Additionally, in Wackenhut Corp. v. NLRB, a ballot with “no” written in both the yes and no box on the ballot clearly indicated the voter’s intent to vote no for the proposition. Wackenhut Corp. v. NLRB, 666 F.2d 464, 466-68 (11th Cir. 1982); see also NLRB v. Conn. Foundry Co., 688 F.2d 871, 875 (2nd Cir. 1982). The Wackenhut court emphasized that ballots
with multiple marks [have] been found valid  where one of the markings, standing alone, clearly indicates a particular choice, and the remaining markings are consistent with that choice and appear to be designed merely to emphasize it.
Id. at 468 (quotation omitted).
Although many of the cited cases differ from the present case in that the voter in the present case wrote “no” in both the yes and no boxes, because the word “no” is used as opposed to some other mark such as a check mark or an X, the voter’s intent to vote no on question two was communicated nearly as clearly as the intent in the cases cited above. Therefore, we hold that the district court erred when it determined that the ballot marked exhibit three was defective. We reverse the district court, finding that the ballot marked exhibit three is counted as a no vote for question two. Because we agree with the district court as to the other challenged ballots and we find our decision with regard to the ballot marked exhibit three determinative of the election, we need not discuss the other ballots.

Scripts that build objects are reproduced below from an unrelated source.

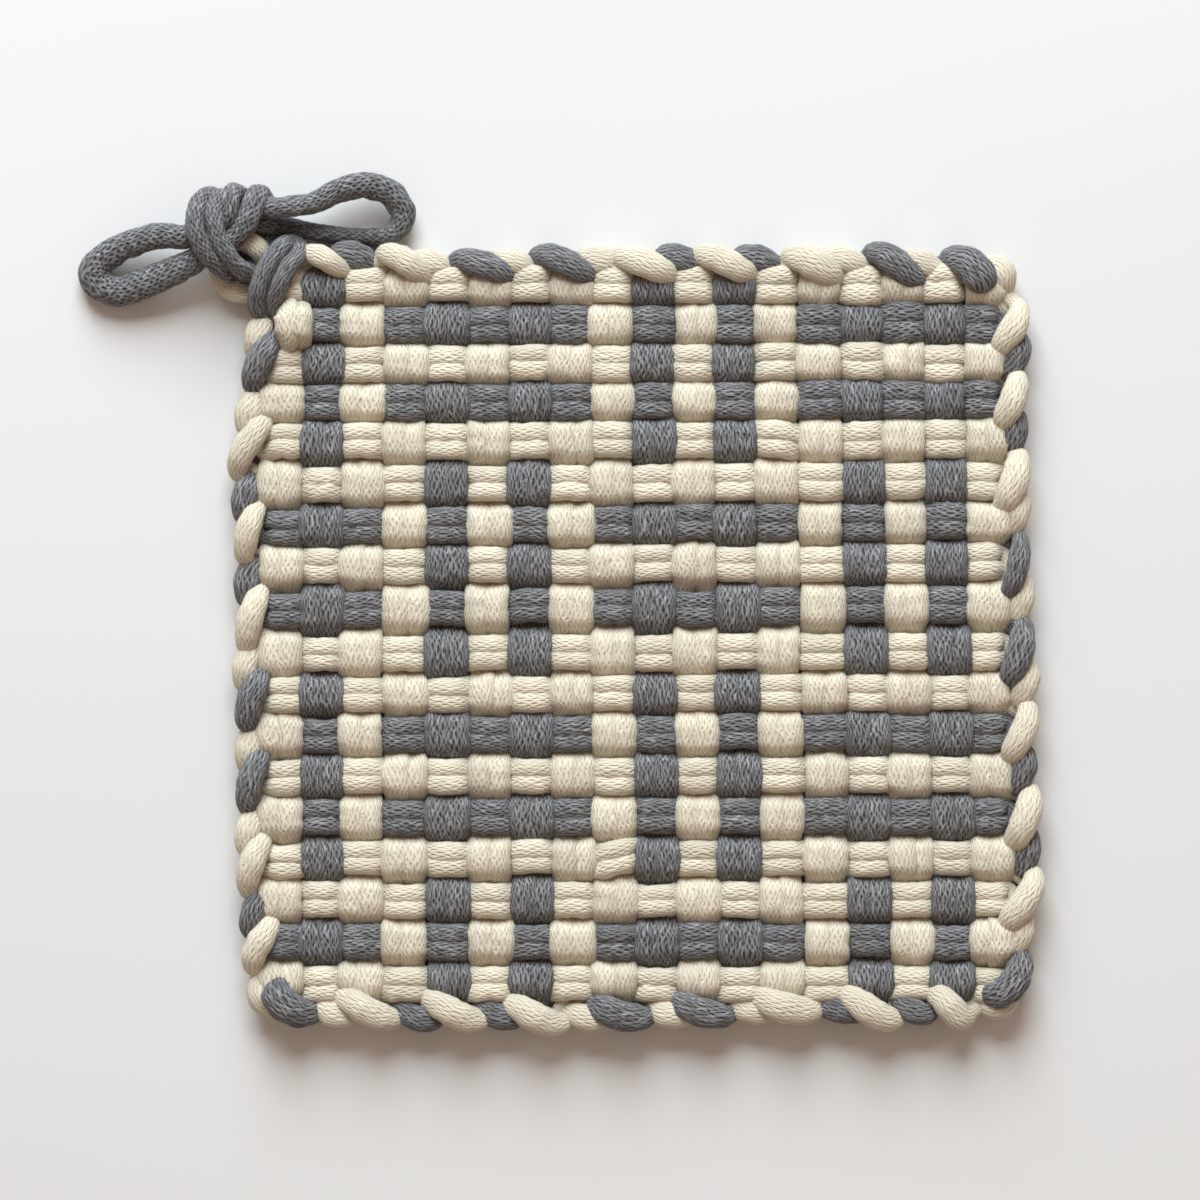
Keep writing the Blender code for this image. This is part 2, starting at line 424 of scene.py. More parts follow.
@dataclass
class Sections:
    """Cross-sections of a strand, in order along it.

    widths and thicks are half sizes. A fullness of 2 makes an ellipse, and more fills its corners.
    """

    centres: Array
    ups: Array
    widths: Array
    thicks: Array
    shades: Array
    fullness: Array

    @staticmethod
    def joined(parts: list["Sections"]) -> "Sections":
        """All the sections of several stretches, one stretch after the other."""
        return Sections(*map(np.concatenate, zip(*(vars(part).values() for part in parts))))

    def picked(self, choice: slice) -> "Sections":
        """Some of the sections."""
        return Sections(*(values[choice] for values in vars(self).values()))


@dataclass
class Tube:
    """A closed ring of knitted tube, as a mesh.

    wales is how many columns of stitches go round it, and stitch the length of one. The lumps are
    waves along it, whose lengths and sizes lie between two limits.
    """

    name: str
    sections: Sections
    sides: int
    wales: int
    stitch: float
    seed: int
    waves: int = 10
    wave_lengths: tuple[float, float] = (1.6, 7.0)
    wave_sizes: tuple[float, float] = (0.005, 0.016)
    lowest: float = 0.05
    map_margin: float = 0.04

    def lumps(self, run: Array, around: Array) -> Array:
        """The unevenness of hand-stretched cotton.

        Args:
            run: How far along the strand each section is.
            around: The angle of each side.

        Returns:
            A factor for the size, for each section and side.
        """
        rng = np.random.default_rng(self.seed)
        total = 1.0 + np.zeros((len(run), len(around)))
        for _ in range(self.waves):
            length, turns = rng.uniform(*self.wave_lengths), rng.integers(0, 4)
            rounds = max(1, round(run[-1] / length))
            phase, size = rng.uniform(0, math.tau), rng.uniform(*self.wave_sizes)
            place = math.tau * rounds * run[:, None] / run[-1] + turns * around[None, :]
            total += size * np.sin(place + phase)
        return total

    def make(self, material: bpy.types.Material) -> bpy.types.Object:
        """Build the mesh, with a map for the stitches and one for baking.

        Args:
            material: The finish.

        Returns:
            The new object.
        """
        s = self.sections
        count, sides = len(s.centres), self.sides
        loop = np.vstack([s.centres[-1:], s.centres, s.centres[:1]])
        ways = unit(loop[2:] - loop[:-2])
        across = unit(np.cross(s.ups, ways))
        run = run_along(loop[1:])
        around = np.arange(sides) / sides * math.tau
        power = 2 / s.fullness[:, None]
        out = np.sign(np.cos(around)) * np.abs(np.cos(around)) ** power
        rise = np.sign(np.sin(around)) * np.abs(np.sin(around)) ** power
        lumps = self.lumps(run[:-1], around)
        points = (
            s.centres[:, None, :]
            + across[:, None, :] * (s.widths[:, None] * out * lumps)[:, :, None]
            + s.ups[:, None, :] * (s.thicks[:, None] * rise * lumps)[:, :, None]
        )
        points[..., 2] = np.maximum(points[..., 2], self.lowest)
        ring, side = np.meshgrid(np.arange(count), np.arange(sides), indexing="ij")
        next_ring, next_side = (ring + 1) % count, (side + 1) % sides
        faces = np.stack(
            [ring * sides + side, ring * sides + next_side,
             next_ring * sides + next_side, next_ring * sides + side], -1
        ).reshape(-1, 4)
        mesh = bpy.data.meshes.new(self.name)
        mesh.from_pydata(points.reshape(-1, 3) * MM, [], faces.tolist())
        mesh.shade_smooth()
        self.add_maps(mesh, run, ring.ravel(), side.ravel())
        shade = mesh.attributes.new(SHADE, "FLOAT", "POINT")
        shade.data.foreach_set("value", np.repeat(s.shades, sides).astype(np.float32))
        mesh.materials.append(material)
        return placed(self.name, mesh)

    def add_maps(self, mesh: bpy.types.Mesh, run: Array, ring: Array, side: Array) -> None:
        """Unroll the tube: whole stitches in one map, and strips that fill a square in the other.

        Args:
            mesh: The tube's mesh.
            run: How far along each section is, and the whole length at the end.
            ring: Each face's section.
            side: Each face's side.
        """
        ends = np.stack([run[ring], run[ring], run[ring + 1], run[ring + 1]], 1)
        turns = np.stack([side, side + 1, side + 1, side], 1) / self.sides
        rows = max(1, round(run[-1] / self.stitch))
        whole = np.stack([turns * self.wales, ends / run[-1] * rows], -1)
        girth = math.pi * (self.sections.widths.mean() + self.sections.thicks.mean())
        strips = max(1, round(math.sqrt(run[-1] / girth)))
        middle = (run[ring] + run[ring + 1]) / 2
        strip = np.minimum((middle / run[-1] * strips).astype(int), strips - 1)
        starts = run[:-1][np.searchsorted(run[:-1], np.arange(strips) / strips * run[-1])]
        longest = np.diff(np.append(starts, run[-1])).max() * (1 + self.map_margin)
        inside = self.map_margin + (1 - 2 * self.map_margin) * turns
        square = np.stack(
            [(ends - starts[strip][:, None]) / longest + self.map_margin / 4,
             (strip[:, None] + inside) / strips], -1
        )
        for name, places in ((BAKE_MAP, square), (STITCH_MAP, whole)):
            layer = mesh.uv_layers.new(name=name)
            layer.uv.foreach_set("vector", places.astype(np.float32).ravel())


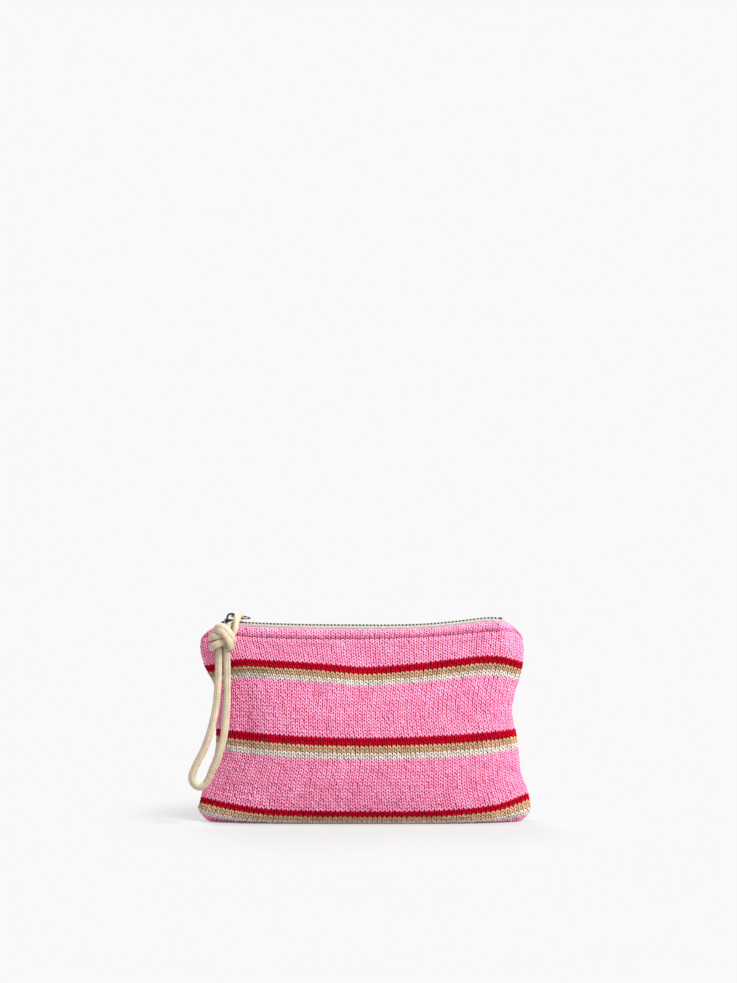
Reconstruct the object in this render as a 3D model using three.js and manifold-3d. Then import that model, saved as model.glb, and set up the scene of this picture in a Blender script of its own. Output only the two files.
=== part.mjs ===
// A knitted, lightly stuffed zip pouch with a wrist strap knotted to the zip's pull loop.
// Millimetres. X runs to the right along the zip, -Y is the front, Z is up, and the floor is Z = 0.
import * as THREE from "three";
import { mergeVertices } from "three/addons/utils/BufferGeometryUtils.js";
import Module from "manifold-3d";

const wasm = await Module();
wasm.setup();

// Driving sizes of the knitted body
const bodyHalfWidth = 120.3;
const baseHalfDepth = 13.3;
const bellyHalfDepth = 24.3;
const lowerCornerRadius = 11;
const upperLeftCornerRadius = 9;
const upperRightCornerRadius = 14;
const knitThickness = 2.2;
const liningThickness = 0.8;

// Driving sizes of the zip, which sags in a shallow arc between its ends
const zipArcRadius = 1161;
const zipLowPointX = -24.3;
const zipLowPointHeight = 142.2;
const mouthInset = 34.3;
const sliderEndLength = 16.2;
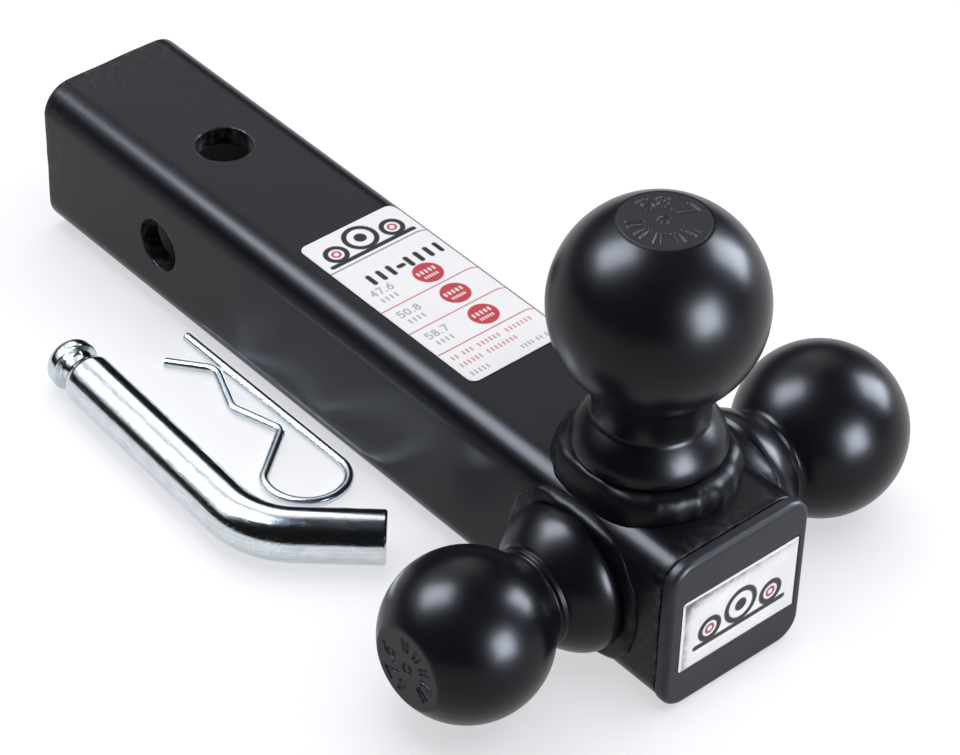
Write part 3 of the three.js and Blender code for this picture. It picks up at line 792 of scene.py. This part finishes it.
def label_print(points):
    """Cover of each ink: the mark and a rule at the head, blocks for the title, three rows with a size and
    a red disc, ruled off in red, and blocks for the small print at the foot."""
    mark_black, mark_red = three_ring_mark(points, 0.92, (2.4, 69.0))
    title = blocks(-7.6, 50.6, 3, 1.5, 3.4, 2.1) + blocks(6.2, 50.6, 4, 1.5, 3.4, 2.1)
    title.append([(2.4, 52.2), (3.9, 52.2)])
    grey = ink(points, [[(-15, 61.4), (22, 61.4)]], 0.6)
    red = np.maximum(mark_red, ink(points, [[(-15, y), (22, y)] for y in RULES], 0.4))
    for size, y in ROWS.items():
        figures = [stroke + (-8.3, y + 0.8) for stroke in line_of_figures(size, 2.6, 2.3)]
        grey = np.maximum(grey, 0.85 * ink(points, figures, 0.5))
        grey = np.maximum(grey, 0.85 * ink(points, blocks(-11.0, y - 2.6, 4, 0.5, 1.5, 1.1), 0.6))
        disc = np.linalg.norm(points - (7.1, y), axis=-1)
        pale = ink(points, blocks(4.2, y + 0.4, 5, 0.7, 1.0, 0.7), 0.75)
        pale = np.maximum(pale, ink(points, blocks(4.9, y - 1.9, 6, 0.4, 0.7, 0.45), 0.5))
        red = np.maximum(red, np.clip((DISC_RADIUS - disc) / INK_EDGE, 0, 1) * (1 - 0.9 * pale))
    notes = []
    for x, letters in ((-12.4, 2), (-8.4, 3), (-2.8, 6), (7.4, 7)):
        notes += blocks(x, 10.9, letters, 0.6, 1.3, 0.8)
    for x, letters in ((-12.4, 6), (-2.6, 8)):
        notes += blocks(x, 7.1, letters, 0.6, 1.3, 0.8)
    red = np.maximum(red, 0.7 * ink(points, notes, 0.6))
    foot = blocks(-12.4, 2.5, 5, 0.6, 1.5, 0.8)
    for x, letters in ((6.0, 4), (11.6, 2), (14.8, 5)):
        foot += blocks(x, 2.7, letters, 0.5, 1.2, 0.7)
    grey = np.maximum(grey, 0.9 * ink(points, foot, 0.5))
    black = np.maximum(mark_black, ink(points, title, 1.6))
    return {"black_ink": black, "red_ink": red, "grey_ink": grey}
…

Our decision results in a tie count for question two and therefore the levy proposed in question two fails. See Minn. Stat. § 126C.17, subd. 9(e) (Supp. 2001) (stating that “[t]he approval of 50 percent plus one of those voting on the question is required to pass a referendum authorized by this subdivision”).
* Retired judge of the Minnesota Court of Appeals, serving by appointment pursuant to Minn. Const. art. VI, § 10.